| Miss. | Oct 15, 1884

Campbell, C. J.,

delivered the opinion of the court.

The evidence does not sustain the assertion of the decree that the appellant is not a suitable person to have the custody of his child, and the custody of the child should not have been awarded by the decree. We find no fault with so much of the decree as grants letters of guardianship to the appellees. It was within the discretion of the court, under the circumstances, to confer the guardianship on the appellees, but “ the guardian of a minor whose father or mother is living and a suitable person to have the custody of the minor shall not be entitled, as against the parent, to the custody of the ward.” Code, § 2099. The grant of letters of guardianship is one thing, the custody^ of the ward is another. The *280guardian of a minor who has no parent is entitled to the custody of the person and estate of the minor, while the guardian of a minor who has a parent is not entitled to the custody of the person if the parent is a suitable person to have such custody. There is thus introduced as to minors having a parent a guardianship of the estate of the minor distinct from guardianship of the person.

The proper course is to appoint a guardian simply. The law declares the rights of the guardian. Whether in any case the guardian is entitled to the custody of the ward as well as his estate is determinable by whether he has a parent and the suitableness of his parent to have his custody. These are variable circumstances, liable to be affected by changes which may occur. Death may remove the parent; and the suitableness of the living parent may vary. These contingencies may have a correspondingly varying effect on the right to the custody of the child which is the subject of guardianship. That question should not be attempted to be settled in appointing a guardian. Ordinarily, it should be left open.

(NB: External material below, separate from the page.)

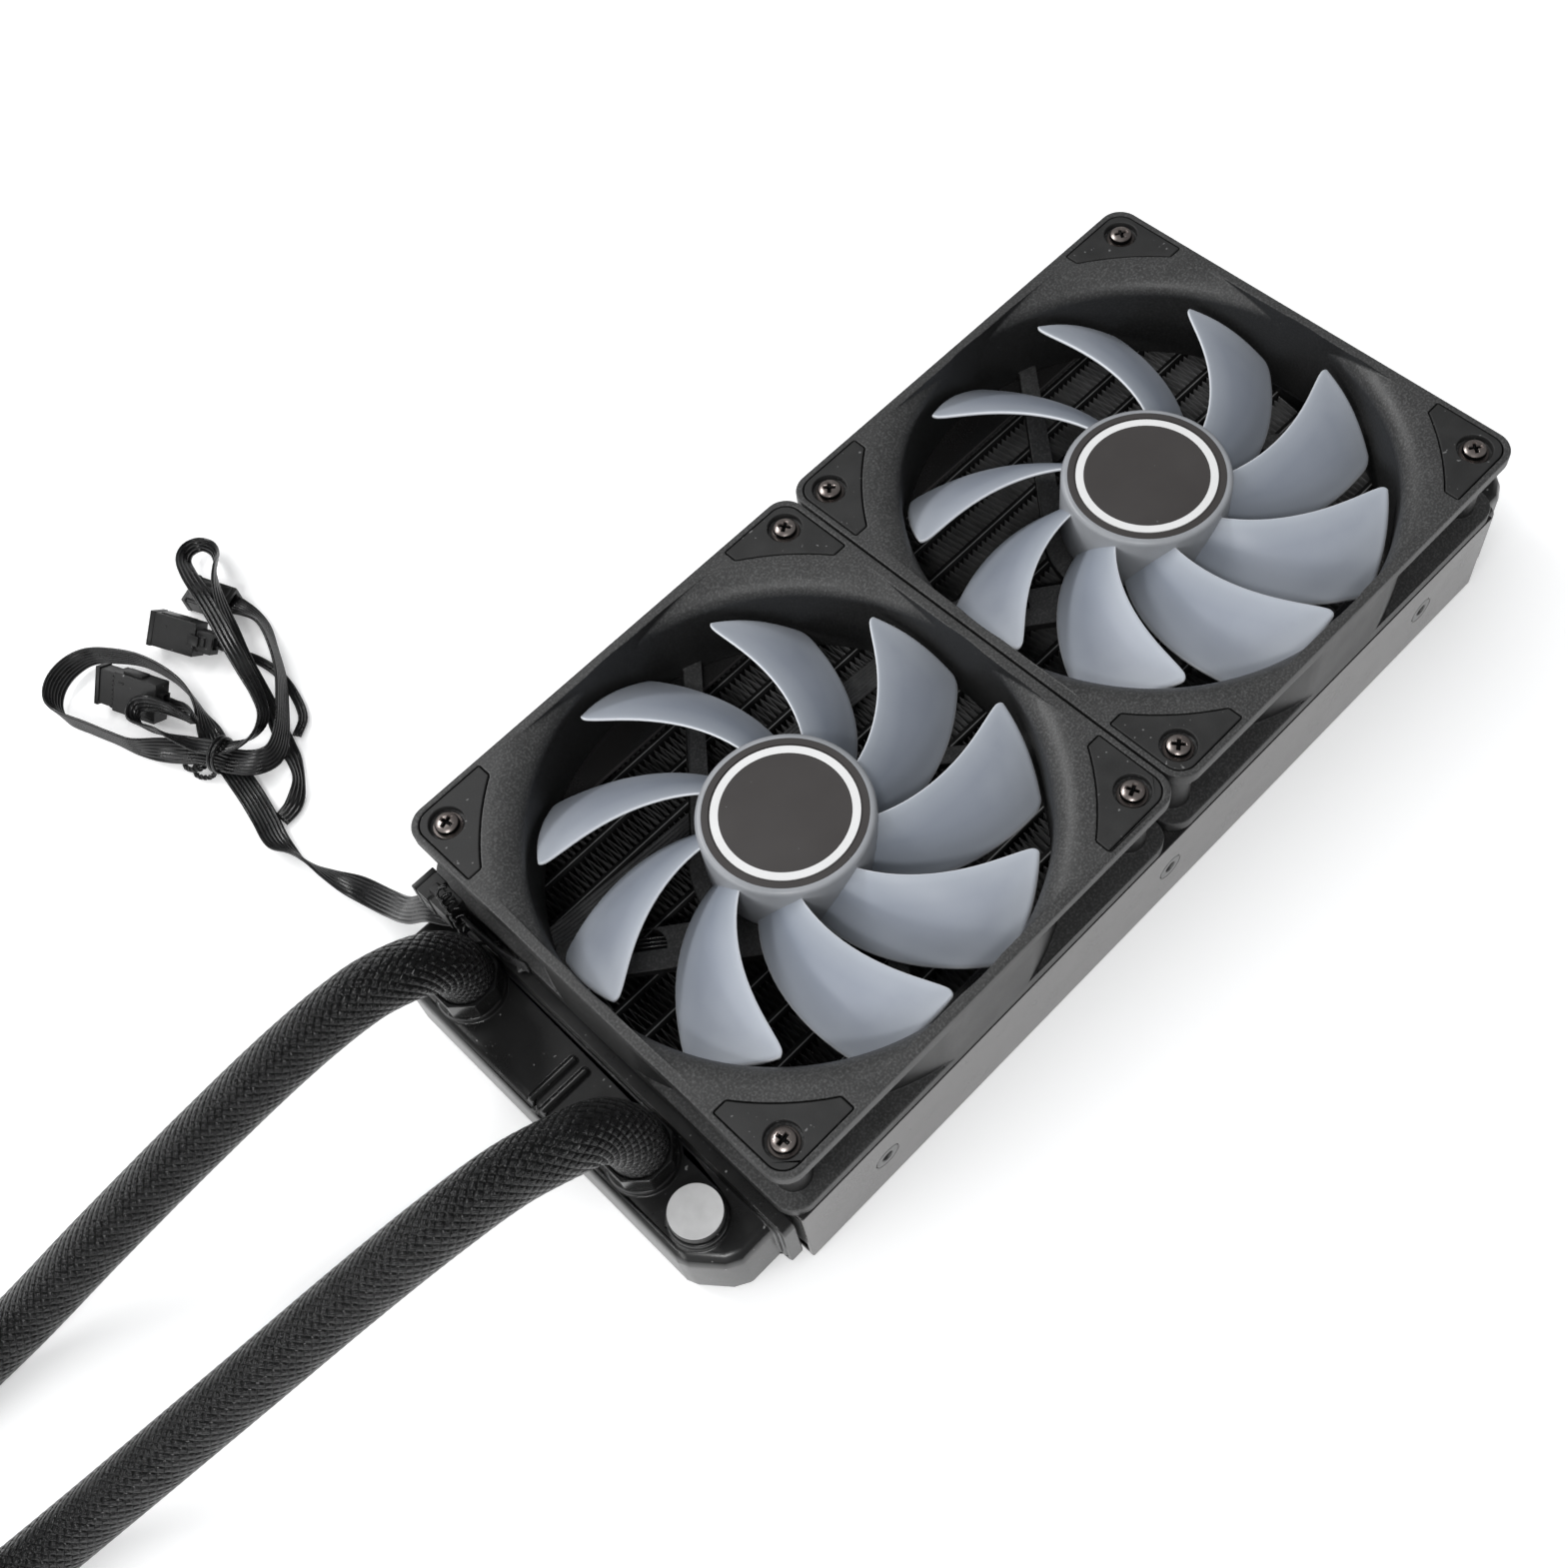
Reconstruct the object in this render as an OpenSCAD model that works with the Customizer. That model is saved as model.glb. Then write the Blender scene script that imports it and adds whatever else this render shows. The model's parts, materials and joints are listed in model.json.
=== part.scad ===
// All in one liquid cooler for a processor: a radiator with two fans, two
// sleeved hoses and a pump head. The origin is the centre of the fan screw
// pattern on the radiator's underside, +X points away from the hose ports
// and +Z points up through the fans.

/* [Radiator core] */
// Length of the core between its two header plates
core_l = 238; // [200:1:300]
// Width of the radiator over its side rails
rad_w = 120; // [118:0.5:126]
// Height of the radiator
rad_t = 27; // [25:0.5:34]
// Height of the tubes and fins
core_t = 18; // [14:0.5:20]
// Number of flat tubes
tube_count = 12; // [8:1:12]
// Distance from one tube to the next
tube_pitch = 8.87; // [7.5:0.01:8.9]
// Thickness of a flat tube
tube_t = 2; // [1.4:0.1:2.6]
// Wall of a flat tube
tube_wall = 0.4; // [0.3:0.05:0.6]
// Length of one fold of the fin strip
fin_pitch = 6; // [5:0.5:10]
// Thickness of the fin strip measured across the core
fin_t = 0.8; // [0.5:0.1:1.2]
// Flat crest of a fold of the fin strip
fin_crest = 0.8; // [0.4:0.1:1.4]
// Sheet thickness of a side rail
rail_t = 1.4; // [1:0.1:2.5]
// Depth of the two flanges of a side rail
rail_flange = 11.5; // [10.5:0.5:14]
// Sheet thickness of a header plate
header_t = 1.5; // [1:0.1:2.5]
// Depth of the rim round a header plate
header_rim = 3.5; // [3:0.5:3.5]
// How far the tubes reach into a tank
tube_reach = 0.8; // [0.5:0.1:0.8]

/* [Tanks] */
// Length of the tank with the hose ports
port_tank_l = 22; // [21:0.5:26]
// Length of the plain tank
return_tank_l = 17.5; // [14:0.5:24]
// Height of the port tank's body
port_body_t = 20.7; // [16:0.1:20.9]
// Width of the port tank's body
port_body_w = 110.4; // [106:0.2:112]
// Height of the plain tank's body
return_body_t = 23; // [20:0.5:24]
// Width of the plain tank's body
return_body_w = 113; // [108:0.5:113.4]
// Wall of a tank
tank_wall = 1.8; // [1.2:0.1:2.5]
// Distance of the hose ports from the port tank's outer face
port_inset = 10; // [9.5:0.5:11]
// Place of the supply port across the radiator
supply_y = 33.5; // [28:0.5:36]
// Place of the return port across the radiator
return_y = -24; // [-24:0.5:-18]
// Height of the round seat under a hose port
seat_h = 1.4; // [0.8:0.1:2]
// Radius of the round seat under a hose port
seat_r = 8.2; // [8.2:0.1:9]
// Place of the wall between the two ports
baffle_y = 1.7; // [-4:0.1:14]
// Distance between the two ribs over that wall
rib_gap = 4; // [3:0.5:8]
// Place of the fill boss across the radiator
fill_y = -42.3; // [-43:0.1:-41]
// Radius of the fill boss
fill_boss_r = 6.7; // [6.5:0.1:7.4]
// Height of the fill boss
fill_boss_h = 2.2; // [1.5:0.1:4]
// Radius of the fill plug's head
plug_r = 6.2; // [5.6:0.1:6.4]
// Height of the fill plug's head
plug_h = 2.4; // [1.5:0.1:4]
// Radius of the fill plug's shank
plug_shank_r = 4; // [3:0.1:4.4]

/* [Hoses] */
// Outer radius of a hose
hose_r = 6.8; // [6:0.1:6.9]
// Corner radius of the hose's bore
hose_bore_r = 5.3; // [5.2:0.05:5.6]
// Outer radius of a hose barb
barb_r = 4.9; // [4.5:0.05:4.95]
// Bore radius of a hose barb
barb_bore_r = 3.4; // [2.5:0.1:3.8]
// Length of a hose barb above its flange
barb_l = 7; // [6:0.5:9]
// Length of a crimped ferrule
ferrule_l = 6.4; // [5:0.2:12]
// Corner radius of the eight-sided ferrule
ferrule_r = 8.2; // [7.8:0.1:8.2]

/* [Fans] */
// Distance from one fan to the next
fan_pitch = 120; // [119.6:0.1:122]
// Width of a fan
fan_w = 119.6; // [118:0.1:119.6]
// Height of a fan
fan_h = 25; // [23:0.5:30]
// Corner radius of a fan
fan_corner_r = 5.5; // [3:0.5:7]
// Thickness of the fan's upper and lower plates
plate_t = 3.6; // [3:0.1:5]
// Distance between the screw holes of a fan
hole_spacing = 105; // [104:0.5:106]
// Radius of the screw holes in the fan
hole_r = 2.2; // [1.8:0.1:2.5]
// Radius of the tubes that the fan screws pass
post_r = 4; // [3.2:0.1:5]
// Inner radius of the duct
duct_r = 57.5; // [56.8:0.1:58.5]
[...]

In this case the appellant was made a party to the petition of the appellees at his own instance, and resisted it, especially and perhaps solely, as to the award of the custody of the minor. We do not think the custody should have been awarded to Miss Bonner, nor are we now willing to make a decree awarding the custody of the minor to the appellant. A guardian should be appointed, and the relative rights of the guardian and parent be left for determination by law and the circumstances existing at the time when any controversy may arise about them. “ Sufficient unto the day is the evil thereof.” It is hoped that no court will be called on to perform the delicate duty of deciding between the rights of the father, qualified as they may be supposed to be by the circumstances of the past in his unfortunate domestic history, and by considerations affecting the supposed welfare of his child, and the maternal affection of Miss Bonner, ripened and strengthened by years of solicitude on her part and of development by the object of her tender care during all the years since she was a helpless infant of twenty months old, who reciprocates the affection of *281Miss Bonner, and desires to remain with her. To settle that dispute would be extremely difficult and painful. We shrink from it now, and hope it will not arise. If it shall, it can better be decided in a proceeding involving no other question than the right to the custody of the child.

We reverse so much of said decree as pronounces the appellant an unsuitable person to have the custody of his child and as awards the custody of the child, and so much of it as taxes him with the costs, and affirm the decree as to the appointment of guardians. The costs in both courts to be paid by the appellees.